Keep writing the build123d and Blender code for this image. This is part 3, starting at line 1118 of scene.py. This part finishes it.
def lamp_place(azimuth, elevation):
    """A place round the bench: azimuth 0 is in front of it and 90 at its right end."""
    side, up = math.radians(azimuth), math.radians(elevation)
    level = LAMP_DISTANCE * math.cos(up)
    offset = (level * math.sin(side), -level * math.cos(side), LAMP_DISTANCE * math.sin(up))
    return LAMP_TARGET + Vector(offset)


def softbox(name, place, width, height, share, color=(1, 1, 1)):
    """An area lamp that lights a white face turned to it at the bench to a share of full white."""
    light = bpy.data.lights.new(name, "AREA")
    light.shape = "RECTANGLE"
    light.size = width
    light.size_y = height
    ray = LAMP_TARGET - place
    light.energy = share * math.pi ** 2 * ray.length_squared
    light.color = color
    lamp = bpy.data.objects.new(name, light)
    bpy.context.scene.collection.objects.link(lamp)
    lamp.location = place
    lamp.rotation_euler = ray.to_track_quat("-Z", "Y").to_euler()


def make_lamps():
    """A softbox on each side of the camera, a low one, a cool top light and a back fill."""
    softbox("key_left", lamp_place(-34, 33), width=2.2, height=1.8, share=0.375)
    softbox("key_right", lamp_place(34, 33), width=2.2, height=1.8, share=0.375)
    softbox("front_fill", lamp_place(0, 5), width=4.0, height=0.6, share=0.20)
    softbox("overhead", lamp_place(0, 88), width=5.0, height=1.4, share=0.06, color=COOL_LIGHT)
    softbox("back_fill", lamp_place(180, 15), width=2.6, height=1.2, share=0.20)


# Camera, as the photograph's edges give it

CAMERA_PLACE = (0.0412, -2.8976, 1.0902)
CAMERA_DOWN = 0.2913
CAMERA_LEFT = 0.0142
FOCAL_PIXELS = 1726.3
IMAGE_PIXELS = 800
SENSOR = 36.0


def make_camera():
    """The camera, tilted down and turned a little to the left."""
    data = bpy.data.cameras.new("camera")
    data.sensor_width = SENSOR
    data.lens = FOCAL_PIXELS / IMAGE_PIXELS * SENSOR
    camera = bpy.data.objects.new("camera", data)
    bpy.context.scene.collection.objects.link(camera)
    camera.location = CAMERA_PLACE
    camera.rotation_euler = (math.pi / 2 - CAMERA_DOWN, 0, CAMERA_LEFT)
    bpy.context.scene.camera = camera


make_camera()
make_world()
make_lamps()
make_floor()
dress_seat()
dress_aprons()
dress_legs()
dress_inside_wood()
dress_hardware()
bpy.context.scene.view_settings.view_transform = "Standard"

...

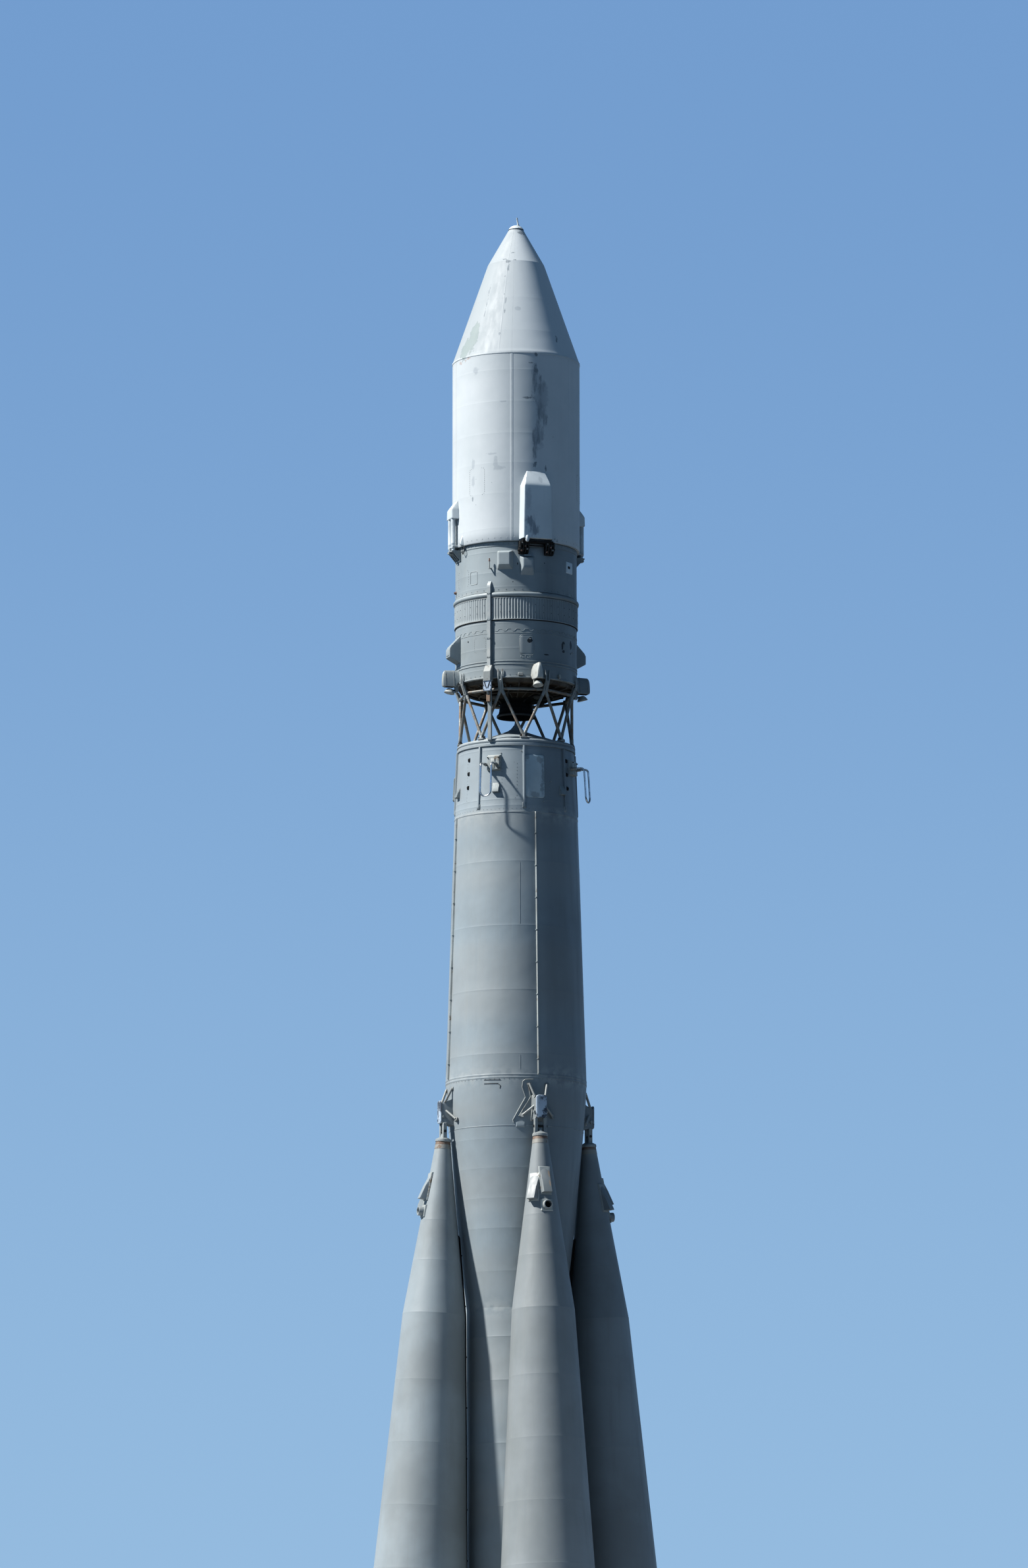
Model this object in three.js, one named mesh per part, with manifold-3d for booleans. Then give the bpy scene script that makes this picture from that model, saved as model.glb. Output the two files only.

▸ WORK INSTRUCTIONS: Check every line of the data above for the string "give", and copy those that have it.

▸ SOLUTION TO THIS TASK:
# Camera, as the photograph's edges give it
Model this object in three.js, one named mesh per part, with manifold-3d for booleans. Then give the bpy scene script that makes this picture from that model, saved as model.glb. Output the two files only.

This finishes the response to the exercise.